We will learn how to compute allele and genotypic frequencies in R by using the beef cattle data set.

Use the function read.table to read the genotype file (imputed1000.geno) in a data frame format.

W <- read.table(file = file.choose(), header = TRUE, stringsAsFactors = FALSE)

We can access a certain element in the data frame by entering its coordinate in the single square bracket [] operator. Let’s first access the element in the first column and the first row. When the row coordinate is omitted, the operator returns a data frame with just a single column.

W[1, 1]  # 1st row and 1st column
head(W[, 1])  # one-column data frame

We then drop the first column of data frame which is the animal IDs. The - sign indicates dropping variables. So -1 means dropping the first column.

W <- W[, -1]

Next, we will convert W into a matrix from a data frame. In R, matrices are more memory efficient and more convinient to do linear algebra-type of operations.

W <- as.matrix(W)

What is the dimension of W?

dim(W)

### Recoding of markers

We will recode the genotypes so that three genotypes AA, Aa, and aa are coded as 2, 1, and 0, respectively.

W[W == 10] <- 2
W[W == 0] <- 1
W[W == -10] <- 0

## Allele frequency

Let’s compute the allele frequency of SNP. The table function returns frequncies of genotypes.

table(W[, 1])

We can see that there are 563 AA animals, 372 Aa animals, and 65 aa animals. Let’s assign these numbers into variables.

nAA <- table(W[, 1])
nAa <- table(W[, 1])
naa <- table(W[, 1])

Allele frequency of A is given by $f(A) = p = \frac{2 \times (\text{no. of } AA \text{ individuals}) + 1 \times (\text{no. of } Aa \text{ individuals})}{2 \times \text{total no. of individuals}}.$

### Exercise 1

Use the variables nAA, nAa, and naa defined above and compute the allele frequency of A and a in the first SNP.

## Genotypic frequency

Genotypic frequency is given by $f(AA) = P = \frac{\text{No. of } AA \text{ individuals}}{\text{Total no. individuals}} \\ f(Aa) = H = \frac{\text{No. of } Aa \text{ individuals}}{\text{Total no. individuals}} \\ f(aa) = Q = \frac{\text{No. of } aa \text{ individuals}}{\text{Total no. individuals}}. \\$

### Exercise 2

What is the genotypic frequency of AA, Aa, and aa in the first SNP?

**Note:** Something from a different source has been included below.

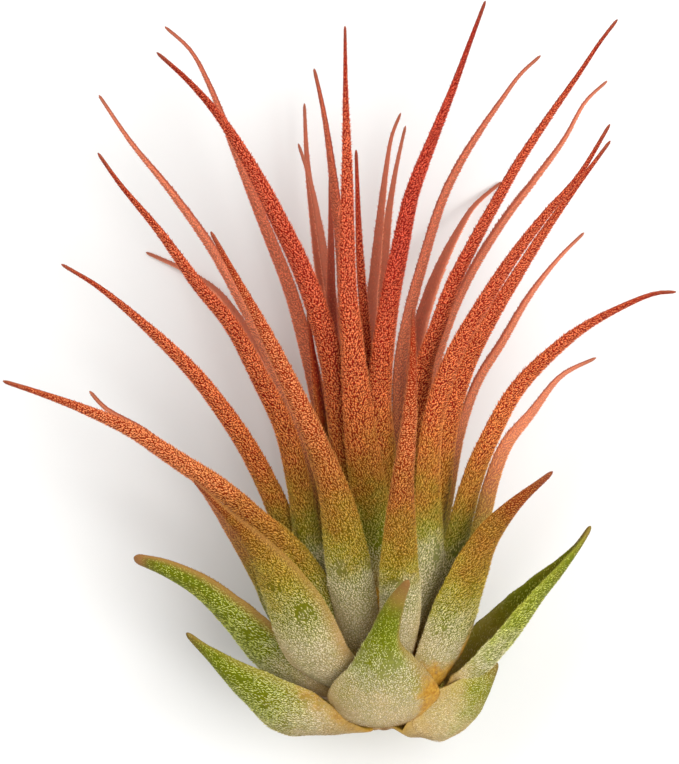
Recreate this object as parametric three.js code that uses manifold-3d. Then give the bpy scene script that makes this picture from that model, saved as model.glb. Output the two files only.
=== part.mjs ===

## Another approach for obtaining allele frequency

$f(A) = p = \frac{2 \times (\text{frequency of } AA) + 1 \times (\text{frequency of } Aa)}{2 \times (\text{frequency of } AA + Aa + aa)}.$

### Exercise 3

Use the variables P, H, and Q defined above and compute the allele frequency of A and a in the first SNP.

## Save R objects

Save the variable W so that we can reuse in the next class.

save(W, file = "W.Rda")

January 24, 2017